● PROBLEM REQUIREMENTS
Exactly the lines from the one containing "for item in" through the one containing "points = [vertex.co" must be returned; include both ends and nothing else.

──────── EXERCISE MATERIALS ────────

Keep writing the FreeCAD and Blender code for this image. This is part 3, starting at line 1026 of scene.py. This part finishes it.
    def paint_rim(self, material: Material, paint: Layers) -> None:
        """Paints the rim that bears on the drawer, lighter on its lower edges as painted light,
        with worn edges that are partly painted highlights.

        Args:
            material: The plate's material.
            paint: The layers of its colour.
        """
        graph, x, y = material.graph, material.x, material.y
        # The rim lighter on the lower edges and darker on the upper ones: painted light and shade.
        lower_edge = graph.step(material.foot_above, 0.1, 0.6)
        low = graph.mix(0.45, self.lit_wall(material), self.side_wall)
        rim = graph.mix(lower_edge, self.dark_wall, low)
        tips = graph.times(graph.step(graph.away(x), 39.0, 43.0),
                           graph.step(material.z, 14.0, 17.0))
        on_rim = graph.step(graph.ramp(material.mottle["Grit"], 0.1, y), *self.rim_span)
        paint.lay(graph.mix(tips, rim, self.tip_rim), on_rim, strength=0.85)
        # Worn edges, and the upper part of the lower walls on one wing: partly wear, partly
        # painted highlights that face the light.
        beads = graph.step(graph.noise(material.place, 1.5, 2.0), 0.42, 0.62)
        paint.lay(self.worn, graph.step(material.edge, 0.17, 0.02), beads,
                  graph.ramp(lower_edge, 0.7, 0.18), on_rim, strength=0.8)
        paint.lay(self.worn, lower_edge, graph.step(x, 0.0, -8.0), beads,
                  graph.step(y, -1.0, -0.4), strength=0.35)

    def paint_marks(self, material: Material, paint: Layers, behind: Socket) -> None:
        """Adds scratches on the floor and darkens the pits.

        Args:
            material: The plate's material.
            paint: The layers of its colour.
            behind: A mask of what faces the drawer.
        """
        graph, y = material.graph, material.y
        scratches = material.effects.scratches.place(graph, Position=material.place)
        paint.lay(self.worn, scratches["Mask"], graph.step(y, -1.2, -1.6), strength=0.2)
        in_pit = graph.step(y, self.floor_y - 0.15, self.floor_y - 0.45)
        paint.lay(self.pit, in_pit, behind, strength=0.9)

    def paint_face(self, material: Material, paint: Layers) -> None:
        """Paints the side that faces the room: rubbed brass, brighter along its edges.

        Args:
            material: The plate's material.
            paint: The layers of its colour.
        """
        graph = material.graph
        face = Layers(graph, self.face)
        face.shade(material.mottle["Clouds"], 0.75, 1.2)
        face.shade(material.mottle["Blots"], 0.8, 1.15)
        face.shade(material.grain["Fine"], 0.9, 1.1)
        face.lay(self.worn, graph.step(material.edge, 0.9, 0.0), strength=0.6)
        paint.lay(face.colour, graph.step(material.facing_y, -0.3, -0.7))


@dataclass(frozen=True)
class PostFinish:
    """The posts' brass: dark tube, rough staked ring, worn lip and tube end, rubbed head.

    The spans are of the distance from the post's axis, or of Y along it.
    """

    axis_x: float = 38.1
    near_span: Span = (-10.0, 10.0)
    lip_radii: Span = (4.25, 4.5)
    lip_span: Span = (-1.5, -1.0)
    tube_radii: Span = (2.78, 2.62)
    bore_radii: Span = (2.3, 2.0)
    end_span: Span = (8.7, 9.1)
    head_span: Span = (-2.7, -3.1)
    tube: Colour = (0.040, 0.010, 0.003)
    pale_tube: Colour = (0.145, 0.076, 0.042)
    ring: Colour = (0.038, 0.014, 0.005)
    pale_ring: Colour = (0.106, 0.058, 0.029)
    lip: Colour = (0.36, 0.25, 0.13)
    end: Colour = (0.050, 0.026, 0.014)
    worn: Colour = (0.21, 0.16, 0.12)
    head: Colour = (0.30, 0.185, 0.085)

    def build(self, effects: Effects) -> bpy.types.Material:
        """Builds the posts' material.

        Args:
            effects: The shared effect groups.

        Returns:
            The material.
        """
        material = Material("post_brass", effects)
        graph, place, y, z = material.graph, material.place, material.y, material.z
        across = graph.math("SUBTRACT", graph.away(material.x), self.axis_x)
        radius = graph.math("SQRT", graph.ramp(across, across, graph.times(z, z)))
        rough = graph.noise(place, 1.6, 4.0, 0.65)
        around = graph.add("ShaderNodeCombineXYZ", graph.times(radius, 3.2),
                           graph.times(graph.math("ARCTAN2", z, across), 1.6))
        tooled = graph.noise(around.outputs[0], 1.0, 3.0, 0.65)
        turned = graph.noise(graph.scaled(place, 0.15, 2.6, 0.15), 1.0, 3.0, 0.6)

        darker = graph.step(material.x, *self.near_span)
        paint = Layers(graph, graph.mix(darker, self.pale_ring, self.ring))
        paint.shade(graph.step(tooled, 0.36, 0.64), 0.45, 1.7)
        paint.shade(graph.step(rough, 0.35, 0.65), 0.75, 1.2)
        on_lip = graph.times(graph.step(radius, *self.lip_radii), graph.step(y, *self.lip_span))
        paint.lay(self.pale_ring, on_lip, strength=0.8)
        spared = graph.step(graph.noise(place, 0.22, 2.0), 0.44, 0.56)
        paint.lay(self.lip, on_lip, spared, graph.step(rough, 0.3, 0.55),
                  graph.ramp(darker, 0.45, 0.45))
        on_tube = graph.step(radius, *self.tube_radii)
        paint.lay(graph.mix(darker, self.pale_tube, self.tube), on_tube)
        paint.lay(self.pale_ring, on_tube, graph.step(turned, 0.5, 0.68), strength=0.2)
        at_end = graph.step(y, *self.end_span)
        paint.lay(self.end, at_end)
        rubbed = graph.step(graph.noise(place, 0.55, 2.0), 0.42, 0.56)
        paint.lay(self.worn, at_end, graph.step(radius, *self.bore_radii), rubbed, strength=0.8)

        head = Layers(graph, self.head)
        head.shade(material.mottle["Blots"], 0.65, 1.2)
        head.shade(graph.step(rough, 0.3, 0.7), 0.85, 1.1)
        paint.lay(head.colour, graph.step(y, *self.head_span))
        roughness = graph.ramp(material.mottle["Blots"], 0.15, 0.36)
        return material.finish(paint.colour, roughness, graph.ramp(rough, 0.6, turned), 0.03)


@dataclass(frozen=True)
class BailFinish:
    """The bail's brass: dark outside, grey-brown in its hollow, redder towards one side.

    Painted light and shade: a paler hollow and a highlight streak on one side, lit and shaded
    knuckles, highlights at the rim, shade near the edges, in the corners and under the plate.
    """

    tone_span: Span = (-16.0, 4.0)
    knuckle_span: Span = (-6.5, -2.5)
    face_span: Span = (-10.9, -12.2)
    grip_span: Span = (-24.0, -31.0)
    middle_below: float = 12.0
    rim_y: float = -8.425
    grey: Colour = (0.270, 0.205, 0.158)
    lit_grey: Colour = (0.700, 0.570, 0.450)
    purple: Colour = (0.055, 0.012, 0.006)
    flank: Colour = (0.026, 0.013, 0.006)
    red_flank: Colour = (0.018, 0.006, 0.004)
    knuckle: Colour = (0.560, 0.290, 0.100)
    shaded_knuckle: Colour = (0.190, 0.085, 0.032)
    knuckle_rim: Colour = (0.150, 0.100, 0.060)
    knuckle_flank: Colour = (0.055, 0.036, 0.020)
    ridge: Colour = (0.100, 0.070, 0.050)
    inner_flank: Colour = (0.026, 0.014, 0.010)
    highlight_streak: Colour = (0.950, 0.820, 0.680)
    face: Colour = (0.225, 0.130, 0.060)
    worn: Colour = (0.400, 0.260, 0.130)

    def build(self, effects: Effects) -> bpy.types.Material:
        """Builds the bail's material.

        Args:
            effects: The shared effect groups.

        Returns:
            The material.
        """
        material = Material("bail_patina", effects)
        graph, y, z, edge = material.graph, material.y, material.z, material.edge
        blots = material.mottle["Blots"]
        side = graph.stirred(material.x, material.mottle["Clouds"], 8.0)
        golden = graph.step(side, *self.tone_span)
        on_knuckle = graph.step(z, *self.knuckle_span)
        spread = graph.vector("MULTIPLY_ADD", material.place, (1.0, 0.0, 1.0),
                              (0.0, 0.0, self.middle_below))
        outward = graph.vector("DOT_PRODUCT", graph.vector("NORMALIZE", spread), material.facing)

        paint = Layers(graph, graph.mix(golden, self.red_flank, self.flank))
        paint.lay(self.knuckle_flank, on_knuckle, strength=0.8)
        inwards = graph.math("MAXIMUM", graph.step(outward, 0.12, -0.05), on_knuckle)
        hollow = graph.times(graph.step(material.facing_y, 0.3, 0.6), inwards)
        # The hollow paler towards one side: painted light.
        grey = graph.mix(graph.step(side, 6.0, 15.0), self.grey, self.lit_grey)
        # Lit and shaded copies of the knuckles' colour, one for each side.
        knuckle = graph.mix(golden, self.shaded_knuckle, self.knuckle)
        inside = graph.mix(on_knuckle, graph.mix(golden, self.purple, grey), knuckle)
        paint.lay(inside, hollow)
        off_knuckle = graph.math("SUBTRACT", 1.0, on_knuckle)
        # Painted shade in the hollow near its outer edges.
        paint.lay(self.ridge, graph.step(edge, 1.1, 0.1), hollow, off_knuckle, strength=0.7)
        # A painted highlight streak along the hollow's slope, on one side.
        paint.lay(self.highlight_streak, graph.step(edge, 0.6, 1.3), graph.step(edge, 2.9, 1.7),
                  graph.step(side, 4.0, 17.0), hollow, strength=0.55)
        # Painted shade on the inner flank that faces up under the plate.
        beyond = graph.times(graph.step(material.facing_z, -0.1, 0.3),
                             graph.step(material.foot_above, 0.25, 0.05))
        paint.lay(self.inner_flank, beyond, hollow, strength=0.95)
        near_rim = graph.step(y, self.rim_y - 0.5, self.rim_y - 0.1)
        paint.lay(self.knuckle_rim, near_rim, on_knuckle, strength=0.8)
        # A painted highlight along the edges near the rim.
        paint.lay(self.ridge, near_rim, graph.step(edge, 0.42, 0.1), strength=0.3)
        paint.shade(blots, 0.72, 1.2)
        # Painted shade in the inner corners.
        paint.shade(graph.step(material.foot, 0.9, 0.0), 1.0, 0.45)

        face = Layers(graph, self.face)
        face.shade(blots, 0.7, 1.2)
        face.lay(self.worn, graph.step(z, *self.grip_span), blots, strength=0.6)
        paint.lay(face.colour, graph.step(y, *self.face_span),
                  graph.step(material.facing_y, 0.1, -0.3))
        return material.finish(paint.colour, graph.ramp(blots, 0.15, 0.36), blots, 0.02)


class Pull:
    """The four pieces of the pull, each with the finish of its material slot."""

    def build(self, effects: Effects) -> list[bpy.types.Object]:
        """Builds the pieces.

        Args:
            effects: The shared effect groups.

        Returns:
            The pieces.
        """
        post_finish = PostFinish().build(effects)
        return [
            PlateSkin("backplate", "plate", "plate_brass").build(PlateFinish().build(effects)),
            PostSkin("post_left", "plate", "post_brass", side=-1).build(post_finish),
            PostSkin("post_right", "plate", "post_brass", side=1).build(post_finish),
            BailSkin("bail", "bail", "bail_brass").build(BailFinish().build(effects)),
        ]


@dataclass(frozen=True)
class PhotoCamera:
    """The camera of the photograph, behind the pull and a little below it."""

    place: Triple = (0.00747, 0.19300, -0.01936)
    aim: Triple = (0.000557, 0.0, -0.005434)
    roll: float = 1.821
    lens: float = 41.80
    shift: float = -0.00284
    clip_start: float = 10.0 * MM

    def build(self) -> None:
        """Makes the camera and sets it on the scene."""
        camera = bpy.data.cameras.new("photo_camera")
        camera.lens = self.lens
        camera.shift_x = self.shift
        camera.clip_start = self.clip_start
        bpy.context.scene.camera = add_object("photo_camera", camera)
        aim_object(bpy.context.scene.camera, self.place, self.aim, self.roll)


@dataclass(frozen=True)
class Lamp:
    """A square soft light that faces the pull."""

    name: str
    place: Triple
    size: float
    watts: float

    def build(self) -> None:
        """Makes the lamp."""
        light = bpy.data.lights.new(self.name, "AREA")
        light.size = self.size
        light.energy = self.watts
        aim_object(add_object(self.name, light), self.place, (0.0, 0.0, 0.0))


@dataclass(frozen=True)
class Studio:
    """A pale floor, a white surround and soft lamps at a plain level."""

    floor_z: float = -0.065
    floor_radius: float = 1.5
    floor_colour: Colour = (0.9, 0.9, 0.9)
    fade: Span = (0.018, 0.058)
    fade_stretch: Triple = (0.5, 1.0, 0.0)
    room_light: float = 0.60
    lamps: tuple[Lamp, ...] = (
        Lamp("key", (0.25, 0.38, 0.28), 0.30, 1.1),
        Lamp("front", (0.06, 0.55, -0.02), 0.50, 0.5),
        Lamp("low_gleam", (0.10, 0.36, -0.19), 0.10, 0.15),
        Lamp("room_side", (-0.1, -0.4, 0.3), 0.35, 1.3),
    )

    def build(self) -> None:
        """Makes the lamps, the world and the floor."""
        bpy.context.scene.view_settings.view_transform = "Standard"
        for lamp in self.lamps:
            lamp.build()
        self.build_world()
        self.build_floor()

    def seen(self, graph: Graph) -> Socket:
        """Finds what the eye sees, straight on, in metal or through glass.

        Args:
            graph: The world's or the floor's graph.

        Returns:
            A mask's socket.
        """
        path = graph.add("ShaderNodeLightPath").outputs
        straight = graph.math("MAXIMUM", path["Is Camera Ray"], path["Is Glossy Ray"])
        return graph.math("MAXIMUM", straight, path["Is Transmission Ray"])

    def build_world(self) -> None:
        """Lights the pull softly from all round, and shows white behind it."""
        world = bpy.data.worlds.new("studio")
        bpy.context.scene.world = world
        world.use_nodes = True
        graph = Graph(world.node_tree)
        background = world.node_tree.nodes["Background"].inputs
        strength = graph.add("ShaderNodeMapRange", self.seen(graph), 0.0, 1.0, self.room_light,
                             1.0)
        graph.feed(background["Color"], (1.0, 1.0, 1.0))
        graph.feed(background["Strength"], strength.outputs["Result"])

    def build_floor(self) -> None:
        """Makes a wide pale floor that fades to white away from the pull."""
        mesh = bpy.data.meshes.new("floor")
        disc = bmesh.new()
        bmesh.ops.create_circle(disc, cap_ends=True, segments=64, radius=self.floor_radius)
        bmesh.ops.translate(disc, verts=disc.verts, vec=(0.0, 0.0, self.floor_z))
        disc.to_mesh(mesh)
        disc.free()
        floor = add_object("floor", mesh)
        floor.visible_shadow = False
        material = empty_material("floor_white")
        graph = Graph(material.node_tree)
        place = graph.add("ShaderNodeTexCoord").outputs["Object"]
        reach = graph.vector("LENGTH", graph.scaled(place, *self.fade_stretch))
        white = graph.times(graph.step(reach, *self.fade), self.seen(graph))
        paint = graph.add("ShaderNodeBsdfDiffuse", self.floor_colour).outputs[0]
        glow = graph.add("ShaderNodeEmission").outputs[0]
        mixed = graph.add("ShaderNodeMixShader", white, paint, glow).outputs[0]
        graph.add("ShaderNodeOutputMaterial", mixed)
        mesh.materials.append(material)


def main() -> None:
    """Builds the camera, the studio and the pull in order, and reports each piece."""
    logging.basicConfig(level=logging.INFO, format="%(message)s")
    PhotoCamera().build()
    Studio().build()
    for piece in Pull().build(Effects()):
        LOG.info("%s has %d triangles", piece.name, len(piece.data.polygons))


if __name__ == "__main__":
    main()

────────
──────── EXERCISE MATERIALS ────────

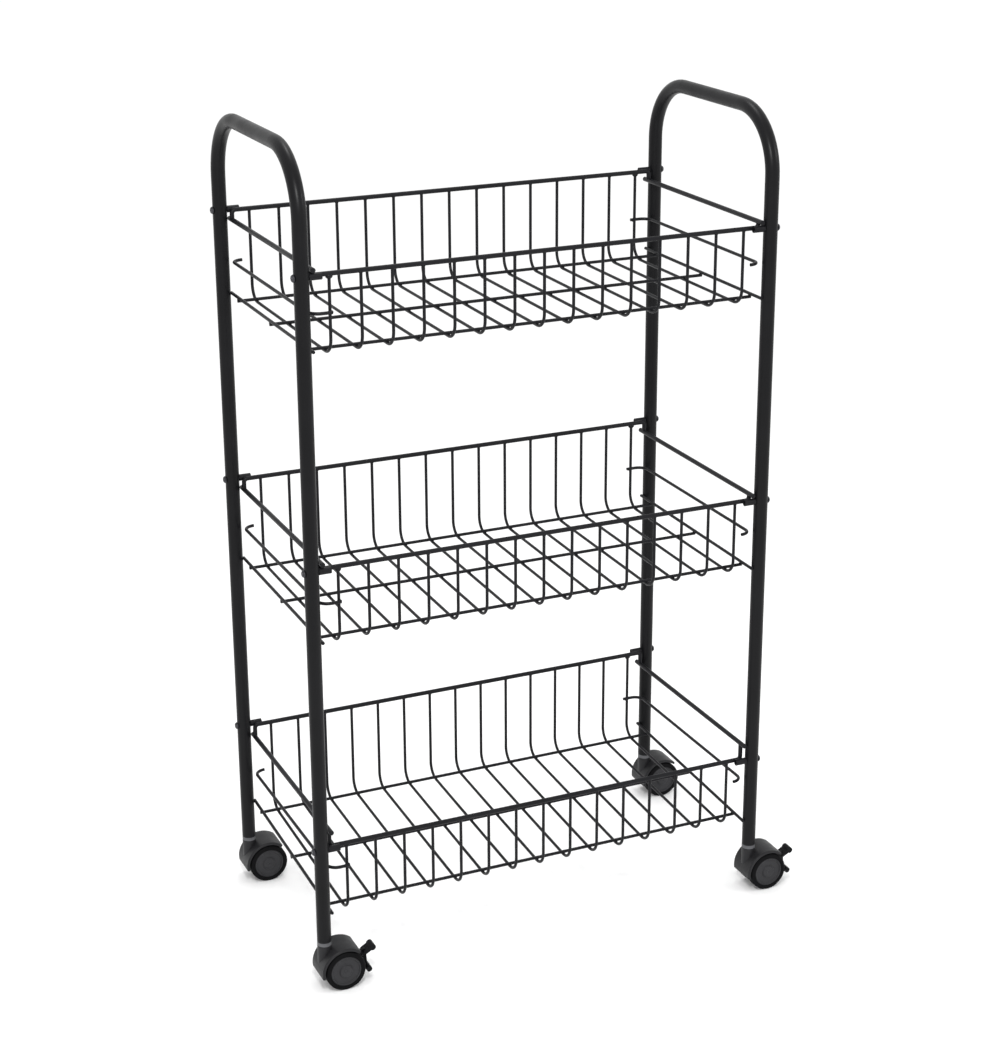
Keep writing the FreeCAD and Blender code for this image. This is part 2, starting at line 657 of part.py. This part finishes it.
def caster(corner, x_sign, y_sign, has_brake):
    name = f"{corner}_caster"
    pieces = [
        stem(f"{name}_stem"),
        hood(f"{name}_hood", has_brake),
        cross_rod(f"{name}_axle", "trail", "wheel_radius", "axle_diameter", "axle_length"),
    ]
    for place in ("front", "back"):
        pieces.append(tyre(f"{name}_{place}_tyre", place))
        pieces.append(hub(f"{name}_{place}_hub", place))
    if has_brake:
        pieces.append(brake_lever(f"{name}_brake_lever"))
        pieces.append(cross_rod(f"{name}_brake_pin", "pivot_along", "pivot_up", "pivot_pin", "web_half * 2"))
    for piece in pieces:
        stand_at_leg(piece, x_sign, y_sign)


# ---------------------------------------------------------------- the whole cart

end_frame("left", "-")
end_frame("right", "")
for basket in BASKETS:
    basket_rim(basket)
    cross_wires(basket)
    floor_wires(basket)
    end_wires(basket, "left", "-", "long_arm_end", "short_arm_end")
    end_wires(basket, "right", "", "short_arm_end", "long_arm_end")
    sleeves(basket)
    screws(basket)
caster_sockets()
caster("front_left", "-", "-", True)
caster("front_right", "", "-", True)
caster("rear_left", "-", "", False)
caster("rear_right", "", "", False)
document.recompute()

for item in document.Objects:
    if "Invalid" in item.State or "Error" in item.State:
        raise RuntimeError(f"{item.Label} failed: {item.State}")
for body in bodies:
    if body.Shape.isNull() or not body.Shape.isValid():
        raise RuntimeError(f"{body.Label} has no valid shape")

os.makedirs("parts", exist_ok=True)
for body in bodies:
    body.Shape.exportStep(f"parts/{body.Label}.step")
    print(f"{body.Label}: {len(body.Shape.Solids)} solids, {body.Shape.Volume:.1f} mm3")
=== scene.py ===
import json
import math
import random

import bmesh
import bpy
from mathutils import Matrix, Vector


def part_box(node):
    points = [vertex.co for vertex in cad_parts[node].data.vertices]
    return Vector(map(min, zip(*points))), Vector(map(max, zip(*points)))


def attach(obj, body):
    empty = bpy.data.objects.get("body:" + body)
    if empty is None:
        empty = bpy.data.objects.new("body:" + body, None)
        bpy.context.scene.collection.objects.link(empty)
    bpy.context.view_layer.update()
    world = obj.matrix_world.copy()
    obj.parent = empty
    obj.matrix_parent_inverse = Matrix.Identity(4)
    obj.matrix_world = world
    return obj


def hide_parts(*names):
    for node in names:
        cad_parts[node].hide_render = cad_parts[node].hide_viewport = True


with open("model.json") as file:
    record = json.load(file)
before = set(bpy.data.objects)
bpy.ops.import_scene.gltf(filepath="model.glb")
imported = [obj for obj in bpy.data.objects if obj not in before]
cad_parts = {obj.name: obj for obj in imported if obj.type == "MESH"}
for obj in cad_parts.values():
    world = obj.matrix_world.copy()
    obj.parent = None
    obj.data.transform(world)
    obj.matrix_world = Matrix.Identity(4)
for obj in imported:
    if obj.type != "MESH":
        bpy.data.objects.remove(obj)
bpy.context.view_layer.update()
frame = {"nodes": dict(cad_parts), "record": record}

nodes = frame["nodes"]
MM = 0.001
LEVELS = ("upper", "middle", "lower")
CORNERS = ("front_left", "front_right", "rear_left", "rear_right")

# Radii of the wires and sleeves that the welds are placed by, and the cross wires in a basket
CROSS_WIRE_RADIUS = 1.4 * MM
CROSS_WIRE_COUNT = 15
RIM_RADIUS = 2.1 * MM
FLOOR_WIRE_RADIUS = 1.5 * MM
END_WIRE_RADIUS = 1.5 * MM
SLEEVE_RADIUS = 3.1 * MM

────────

● WRITTEN SOLUTION
for item in document.Objects:
    if "Invalid" in item.State or "Error" in item.State:
        raise RuntimeError(f"{item.Label} failed: {item.State}")
for body in bodies:
    if body.Shape.isNull() or not body.Shape.isValid():
        raise RuntimeError(f"{body.Label} has no valid shape")

os.makedirs("parts", exist_ok=True)
for body in bodies:
    body.Shape.exportStep(f"parts/{body.Label}.step")
    print(f"{body.Label}: {len(body.Shape.Solids)} solids, {body.Shape.Volume:.1f} mm3")
=== scene.py ===
import json
import math
import random

import bmesh
import bpy
from mathutils import Matrix, Vector


def part_box(node):
    points = [vertex.co for vertex in cad_parts[node].data.vertices]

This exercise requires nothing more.